▸ **Stated problem**
Within the records below, find each line that holds the string "Blender", then copy it.

Start of Source records

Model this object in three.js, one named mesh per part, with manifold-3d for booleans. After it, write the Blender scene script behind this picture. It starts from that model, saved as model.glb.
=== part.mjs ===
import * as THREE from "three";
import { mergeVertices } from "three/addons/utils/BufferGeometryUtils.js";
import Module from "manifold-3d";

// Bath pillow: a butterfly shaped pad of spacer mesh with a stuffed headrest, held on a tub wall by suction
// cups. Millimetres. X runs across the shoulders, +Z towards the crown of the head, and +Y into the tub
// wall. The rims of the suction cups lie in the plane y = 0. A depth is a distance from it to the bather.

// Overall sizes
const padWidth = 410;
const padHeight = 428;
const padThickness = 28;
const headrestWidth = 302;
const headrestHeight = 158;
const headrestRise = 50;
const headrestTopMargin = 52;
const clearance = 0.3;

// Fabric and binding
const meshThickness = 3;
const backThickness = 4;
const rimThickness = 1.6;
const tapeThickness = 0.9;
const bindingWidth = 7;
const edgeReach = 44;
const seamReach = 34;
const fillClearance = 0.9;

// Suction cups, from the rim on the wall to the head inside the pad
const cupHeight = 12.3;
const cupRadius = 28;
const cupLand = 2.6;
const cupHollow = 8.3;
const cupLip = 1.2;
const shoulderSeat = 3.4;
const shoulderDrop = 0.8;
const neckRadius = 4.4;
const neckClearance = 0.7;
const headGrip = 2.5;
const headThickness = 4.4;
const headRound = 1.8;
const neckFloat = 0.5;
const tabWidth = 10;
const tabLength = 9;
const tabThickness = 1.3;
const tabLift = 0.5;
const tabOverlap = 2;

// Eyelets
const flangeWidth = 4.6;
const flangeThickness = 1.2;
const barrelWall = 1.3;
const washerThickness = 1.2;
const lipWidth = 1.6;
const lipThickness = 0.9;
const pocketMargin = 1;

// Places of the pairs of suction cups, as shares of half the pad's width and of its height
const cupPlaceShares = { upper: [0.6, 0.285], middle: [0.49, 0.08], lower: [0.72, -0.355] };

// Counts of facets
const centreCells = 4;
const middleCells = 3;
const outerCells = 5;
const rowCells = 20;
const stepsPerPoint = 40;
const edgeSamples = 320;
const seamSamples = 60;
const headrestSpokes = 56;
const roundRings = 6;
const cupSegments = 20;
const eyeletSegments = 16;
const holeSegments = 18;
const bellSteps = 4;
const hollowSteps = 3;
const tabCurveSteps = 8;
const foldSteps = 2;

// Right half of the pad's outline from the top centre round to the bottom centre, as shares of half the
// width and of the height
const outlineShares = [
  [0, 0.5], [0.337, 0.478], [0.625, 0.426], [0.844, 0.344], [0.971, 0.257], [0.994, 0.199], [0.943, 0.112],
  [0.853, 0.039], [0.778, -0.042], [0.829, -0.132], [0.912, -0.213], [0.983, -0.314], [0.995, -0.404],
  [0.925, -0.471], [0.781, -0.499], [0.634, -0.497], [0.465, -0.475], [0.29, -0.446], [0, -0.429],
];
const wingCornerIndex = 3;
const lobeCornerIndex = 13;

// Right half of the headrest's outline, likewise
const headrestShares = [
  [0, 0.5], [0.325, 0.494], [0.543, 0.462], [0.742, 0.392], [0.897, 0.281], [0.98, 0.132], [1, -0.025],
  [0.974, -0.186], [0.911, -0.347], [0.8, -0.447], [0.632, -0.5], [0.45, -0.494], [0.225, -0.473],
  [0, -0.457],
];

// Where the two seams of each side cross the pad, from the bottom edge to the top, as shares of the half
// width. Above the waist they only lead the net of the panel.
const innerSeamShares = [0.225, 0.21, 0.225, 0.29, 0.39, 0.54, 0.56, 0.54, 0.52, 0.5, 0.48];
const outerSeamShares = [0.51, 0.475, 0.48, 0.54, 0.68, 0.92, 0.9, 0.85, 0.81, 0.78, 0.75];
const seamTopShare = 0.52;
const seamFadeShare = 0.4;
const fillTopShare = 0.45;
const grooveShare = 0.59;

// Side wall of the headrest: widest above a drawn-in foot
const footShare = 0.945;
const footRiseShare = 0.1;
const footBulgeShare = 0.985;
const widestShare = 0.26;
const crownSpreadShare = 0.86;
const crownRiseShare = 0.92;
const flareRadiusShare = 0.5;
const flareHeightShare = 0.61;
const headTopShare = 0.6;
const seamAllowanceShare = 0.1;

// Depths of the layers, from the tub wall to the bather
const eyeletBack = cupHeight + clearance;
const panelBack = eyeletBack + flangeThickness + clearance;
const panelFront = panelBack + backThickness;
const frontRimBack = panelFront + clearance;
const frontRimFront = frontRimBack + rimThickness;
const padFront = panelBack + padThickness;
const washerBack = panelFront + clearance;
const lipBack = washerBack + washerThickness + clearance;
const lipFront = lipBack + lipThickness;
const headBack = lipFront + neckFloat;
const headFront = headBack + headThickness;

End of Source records
Start of Source records

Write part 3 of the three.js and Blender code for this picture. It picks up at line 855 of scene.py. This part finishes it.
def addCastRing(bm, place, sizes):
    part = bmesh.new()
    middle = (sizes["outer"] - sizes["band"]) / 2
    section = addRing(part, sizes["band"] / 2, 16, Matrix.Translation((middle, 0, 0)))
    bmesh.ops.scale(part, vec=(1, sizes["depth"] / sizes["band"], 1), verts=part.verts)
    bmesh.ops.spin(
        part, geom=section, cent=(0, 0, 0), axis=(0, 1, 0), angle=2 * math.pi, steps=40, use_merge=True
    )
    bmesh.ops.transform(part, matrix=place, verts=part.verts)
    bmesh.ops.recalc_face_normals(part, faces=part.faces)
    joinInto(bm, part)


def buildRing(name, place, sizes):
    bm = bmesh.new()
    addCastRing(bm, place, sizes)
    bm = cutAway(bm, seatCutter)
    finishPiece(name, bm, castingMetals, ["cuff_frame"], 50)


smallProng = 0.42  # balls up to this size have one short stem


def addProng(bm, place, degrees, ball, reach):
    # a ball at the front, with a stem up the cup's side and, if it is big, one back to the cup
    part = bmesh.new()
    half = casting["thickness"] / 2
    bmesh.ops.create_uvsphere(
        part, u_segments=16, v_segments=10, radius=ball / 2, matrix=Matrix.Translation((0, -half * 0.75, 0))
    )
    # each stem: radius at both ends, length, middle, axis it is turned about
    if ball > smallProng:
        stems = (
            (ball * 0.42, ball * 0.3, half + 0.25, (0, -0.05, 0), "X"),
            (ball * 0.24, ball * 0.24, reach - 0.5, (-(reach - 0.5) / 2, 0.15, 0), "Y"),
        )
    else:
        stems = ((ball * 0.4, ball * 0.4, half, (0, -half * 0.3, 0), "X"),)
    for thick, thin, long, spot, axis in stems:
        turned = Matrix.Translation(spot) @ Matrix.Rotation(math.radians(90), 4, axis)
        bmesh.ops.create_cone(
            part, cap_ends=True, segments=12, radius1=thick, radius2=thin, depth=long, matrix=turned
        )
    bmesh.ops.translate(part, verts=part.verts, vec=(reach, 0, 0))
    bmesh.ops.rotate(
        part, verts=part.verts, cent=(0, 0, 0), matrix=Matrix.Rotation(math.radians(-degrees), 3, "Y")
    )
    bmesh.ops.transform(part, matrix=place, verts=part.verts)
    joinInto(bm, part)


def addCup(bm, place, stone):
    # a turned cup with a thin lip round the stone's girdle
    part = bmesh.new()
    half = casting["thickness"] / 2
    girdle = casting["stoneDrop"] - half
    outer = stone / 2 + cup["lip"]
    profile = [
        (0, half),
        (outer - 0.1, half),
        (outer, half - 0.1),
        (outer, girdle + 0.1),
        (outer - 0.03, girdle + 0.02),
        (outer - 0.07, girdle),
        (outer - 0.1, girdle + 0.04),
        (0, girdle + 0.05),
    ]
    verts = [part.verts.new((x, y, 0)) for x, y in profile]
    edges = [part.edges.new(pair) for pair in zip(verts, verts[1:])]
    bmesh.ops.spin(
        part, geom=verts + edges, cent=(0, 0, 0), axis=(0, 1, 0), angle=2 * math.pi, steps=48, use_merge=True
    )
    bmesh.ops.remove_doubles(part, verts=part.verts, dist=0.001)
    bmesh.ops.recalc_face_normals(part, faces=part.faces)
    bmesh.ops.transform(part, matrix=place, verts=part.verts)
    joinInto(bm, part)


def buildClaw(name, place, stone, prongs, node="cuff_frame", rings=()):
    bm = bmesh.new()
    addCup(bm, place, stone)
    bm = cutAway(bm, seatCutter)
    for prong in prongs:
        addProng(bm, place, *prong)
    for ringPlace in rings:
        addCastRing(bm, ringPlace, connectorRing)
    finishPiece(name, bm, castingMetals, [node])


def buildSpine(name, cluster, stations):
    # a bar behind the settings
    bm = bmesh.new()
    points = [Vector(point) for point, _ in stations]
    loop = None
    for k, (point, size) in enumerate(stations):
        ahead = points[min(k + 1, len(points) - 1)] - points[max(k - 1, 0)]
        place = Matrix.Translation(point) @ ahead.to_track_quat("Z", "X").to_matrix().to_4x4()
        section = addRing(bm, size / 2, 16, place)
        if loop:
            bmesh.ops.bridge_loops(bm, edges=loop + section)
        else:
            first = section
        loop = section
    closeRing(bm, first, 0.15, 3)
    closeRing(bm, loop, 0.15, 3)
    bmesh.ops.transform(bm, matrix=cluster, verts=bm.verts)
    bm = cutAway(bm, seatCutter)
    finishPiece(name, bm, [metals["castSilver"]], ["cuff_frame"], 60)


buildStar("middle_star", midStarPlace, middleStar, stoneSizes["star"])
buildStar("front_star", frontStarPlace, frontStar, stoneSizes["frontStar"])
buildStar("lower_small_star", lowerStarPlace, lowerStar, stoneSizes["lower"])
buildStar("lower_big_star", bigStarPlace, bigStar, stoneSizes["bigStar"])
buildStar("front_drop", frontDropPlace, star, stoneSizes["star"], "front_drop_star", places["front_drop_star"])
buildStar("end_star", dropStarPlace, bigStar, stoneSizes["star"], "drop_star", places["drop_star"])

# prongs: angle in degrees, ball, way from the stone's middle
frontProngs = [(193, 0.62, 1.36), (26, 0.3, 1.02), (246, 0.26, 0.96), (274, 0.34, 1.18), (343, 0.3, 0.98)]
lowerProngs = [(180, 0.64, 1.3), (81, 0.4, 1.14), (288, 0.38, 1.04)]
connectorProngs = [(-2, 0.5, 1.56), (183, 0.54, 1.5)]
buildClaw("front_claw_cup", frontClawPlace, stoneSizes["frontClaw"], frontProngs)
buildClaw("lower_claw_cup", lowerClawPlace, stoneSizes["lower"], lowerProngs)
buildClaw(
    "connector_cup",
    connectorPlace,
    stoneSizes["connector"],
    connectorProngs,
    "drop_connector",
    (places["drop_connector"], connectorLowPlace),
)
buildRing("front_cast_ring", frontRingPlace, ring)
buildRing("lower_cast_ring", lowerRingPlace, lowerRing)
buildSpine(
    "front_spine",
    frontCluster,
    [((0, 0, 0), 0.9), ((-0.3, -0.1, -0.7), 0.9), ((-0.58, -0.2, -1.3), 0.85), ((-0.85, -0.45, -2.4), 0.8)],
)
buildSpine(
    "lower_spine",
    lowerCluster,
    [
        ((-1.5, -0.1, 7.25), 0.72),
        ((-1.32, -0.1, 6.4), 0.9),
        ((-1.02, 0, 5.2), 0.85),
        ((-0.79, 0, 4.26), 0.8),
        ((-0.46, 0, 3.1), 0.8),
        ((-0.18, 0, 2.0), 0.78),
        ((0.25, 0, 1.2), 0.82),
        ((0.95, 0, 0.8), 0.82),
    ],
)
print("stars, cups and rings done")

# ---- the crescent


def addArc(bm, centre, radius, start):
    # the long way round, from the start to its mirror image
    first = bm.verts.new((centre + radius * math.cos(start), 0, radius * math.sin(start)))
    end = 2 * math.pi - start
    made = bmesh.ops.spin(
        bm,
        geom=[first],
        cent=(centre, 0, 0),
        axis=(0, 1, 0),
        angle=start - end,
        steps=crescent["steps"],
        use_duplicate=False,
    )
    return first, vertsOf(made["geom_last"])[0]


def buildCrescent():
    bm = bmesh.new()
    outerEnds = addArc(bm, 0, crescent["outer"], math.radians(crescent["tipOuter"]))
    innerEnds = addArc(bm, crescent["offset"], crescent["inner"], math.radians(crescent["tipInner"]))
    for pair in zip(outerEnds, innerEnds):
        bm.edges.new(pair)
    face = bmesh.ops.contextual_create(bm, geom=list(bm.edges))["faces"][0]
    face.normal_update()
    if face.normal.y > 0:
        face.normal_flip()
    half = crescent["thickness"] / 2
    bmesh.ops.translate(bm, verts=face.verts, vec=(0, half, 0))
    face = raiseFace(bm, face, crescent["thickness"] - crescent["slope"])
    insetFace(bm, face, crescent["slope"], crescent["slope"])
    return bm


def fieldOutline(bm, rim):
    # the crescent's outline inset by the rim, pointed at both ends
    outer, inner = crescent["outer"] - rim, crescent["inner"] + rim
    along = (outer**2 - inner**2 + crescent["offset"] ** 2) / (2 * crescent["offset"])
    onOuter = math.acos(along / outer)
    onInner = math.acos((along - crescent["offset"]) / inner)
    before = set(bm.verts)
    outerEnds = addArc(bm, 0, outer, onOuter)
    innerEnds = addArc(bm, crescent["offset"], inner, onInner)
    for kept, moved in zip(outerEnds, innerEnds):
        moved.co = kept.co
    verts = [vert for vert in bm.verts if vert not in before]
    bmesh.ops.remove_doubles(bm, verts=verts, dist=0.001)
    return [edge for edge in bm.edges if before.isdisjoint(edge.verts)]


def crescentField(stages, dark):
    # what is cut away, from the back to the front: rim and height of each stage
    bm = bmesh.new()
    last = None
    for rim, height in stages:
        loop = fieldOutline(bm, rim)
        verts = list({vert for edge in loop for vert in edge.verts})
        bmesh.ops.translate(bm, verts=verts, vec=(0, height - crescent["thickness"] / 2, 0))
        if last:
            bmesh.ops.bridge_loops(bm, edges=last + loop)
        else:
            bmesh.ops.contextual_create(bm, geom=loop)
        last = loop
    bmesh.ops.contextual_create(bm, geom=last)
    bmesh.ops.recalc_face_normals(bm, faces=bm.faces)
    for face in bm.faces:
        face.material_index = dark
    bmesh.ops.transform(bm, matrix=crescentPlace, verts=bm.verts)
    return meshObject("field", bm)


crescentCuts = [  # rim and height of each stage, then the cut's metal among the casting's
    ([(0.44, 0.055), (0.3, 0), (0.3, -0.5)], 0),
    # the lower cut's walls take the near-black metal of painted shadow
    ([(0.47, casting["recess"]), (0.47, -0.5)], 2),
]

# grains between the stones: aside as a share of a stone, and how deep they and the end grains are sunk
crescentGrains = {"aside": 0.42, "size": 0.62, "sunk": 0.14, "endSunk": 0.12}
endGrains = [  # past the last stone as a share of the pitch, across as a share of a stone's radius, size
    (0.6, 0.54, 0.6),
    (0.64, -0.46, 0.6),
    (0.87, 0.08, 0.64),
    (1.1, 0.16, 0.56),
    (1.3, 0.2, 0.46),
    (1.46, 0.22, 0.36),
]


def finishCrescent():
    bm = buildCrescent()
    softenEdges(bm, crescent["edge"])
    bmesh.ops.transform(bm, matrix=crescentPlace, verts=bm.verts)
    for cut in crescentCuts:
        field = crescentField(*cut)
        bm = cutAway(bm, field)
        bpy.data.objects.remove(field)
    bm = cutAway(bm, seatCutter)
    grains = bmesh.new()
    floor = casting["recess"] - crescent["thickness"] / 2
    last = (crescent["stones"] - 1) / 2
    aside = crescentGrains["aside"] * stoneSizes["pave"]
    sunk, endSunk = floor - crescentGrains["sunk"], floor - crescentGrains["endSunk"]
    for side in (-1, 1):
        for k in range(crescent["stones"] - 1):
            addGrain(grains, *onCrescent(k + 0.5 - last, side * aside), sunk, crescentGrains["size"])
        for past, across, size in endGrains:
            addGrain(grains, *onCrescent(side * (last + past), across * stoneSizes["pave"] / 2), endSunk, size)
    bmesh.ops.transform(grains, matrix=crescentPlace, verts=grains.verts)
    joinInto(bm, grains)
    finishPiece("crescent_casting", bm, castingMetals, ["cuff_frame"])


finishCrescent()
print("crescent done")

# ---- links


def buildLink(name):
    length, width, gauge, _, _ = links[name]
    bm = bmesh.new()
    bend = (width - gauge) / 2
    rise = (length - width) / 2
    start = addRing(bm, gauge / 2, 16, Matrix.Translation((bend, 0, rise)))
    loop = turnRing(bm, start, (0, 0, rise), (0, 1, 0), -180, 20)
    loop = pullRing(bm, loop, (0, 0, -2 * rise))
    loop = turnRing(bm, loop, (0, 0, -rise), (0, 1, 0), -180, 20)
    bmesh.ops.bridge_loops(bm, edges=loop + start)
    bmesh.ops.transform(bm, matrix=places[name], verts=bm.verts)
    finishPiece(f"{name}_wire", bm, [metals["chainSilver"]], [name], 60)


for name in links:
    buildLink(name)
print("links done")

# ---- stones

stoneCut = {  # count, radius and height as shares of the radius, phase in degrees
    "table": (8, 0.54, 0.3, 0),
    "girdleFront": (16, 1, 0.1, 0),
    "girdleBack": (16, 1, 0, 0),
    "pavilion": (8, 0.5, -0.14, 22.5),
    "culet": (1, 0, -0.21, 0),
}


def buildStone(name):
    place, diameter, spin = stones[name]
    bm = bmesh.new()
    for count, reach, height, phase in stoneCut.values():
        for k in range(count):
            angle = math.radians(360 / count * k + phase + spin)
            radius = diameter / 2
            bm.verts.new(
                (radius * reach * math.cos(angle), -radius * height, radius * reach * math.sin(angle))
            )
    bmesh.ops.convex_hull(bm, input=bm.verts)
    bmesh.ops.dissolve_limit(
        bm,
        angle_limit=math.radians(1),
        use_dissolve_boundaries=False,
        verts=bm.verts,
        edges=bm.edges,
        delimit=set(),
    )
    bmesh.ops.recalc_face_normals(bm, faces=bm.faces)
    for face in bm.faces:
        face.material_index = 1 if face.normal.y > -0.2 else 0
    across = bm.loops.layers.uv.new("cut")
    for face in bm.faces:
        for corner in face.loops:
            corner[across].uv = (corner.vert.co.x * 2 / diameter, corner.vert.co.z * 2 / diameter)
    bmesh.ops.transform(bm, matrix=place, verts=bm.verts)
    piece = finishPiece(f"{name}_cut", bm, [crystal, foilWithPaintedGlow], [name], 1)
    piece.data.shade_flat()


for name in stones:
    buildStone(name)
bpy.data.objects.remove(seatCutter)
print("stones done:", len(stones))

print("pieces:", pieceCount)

End of Source records

▸ **Answer for this exercise**
Model this object in three.js, one named mesh per part, with manifold-3d for booleans. After it, write the Blender scene script behind this picture. It starts from that model, saved as model.glb.
Write part 3 of the three.js and Blender code for this picture. It picks up at line 855 of scene.py. This part finishes it.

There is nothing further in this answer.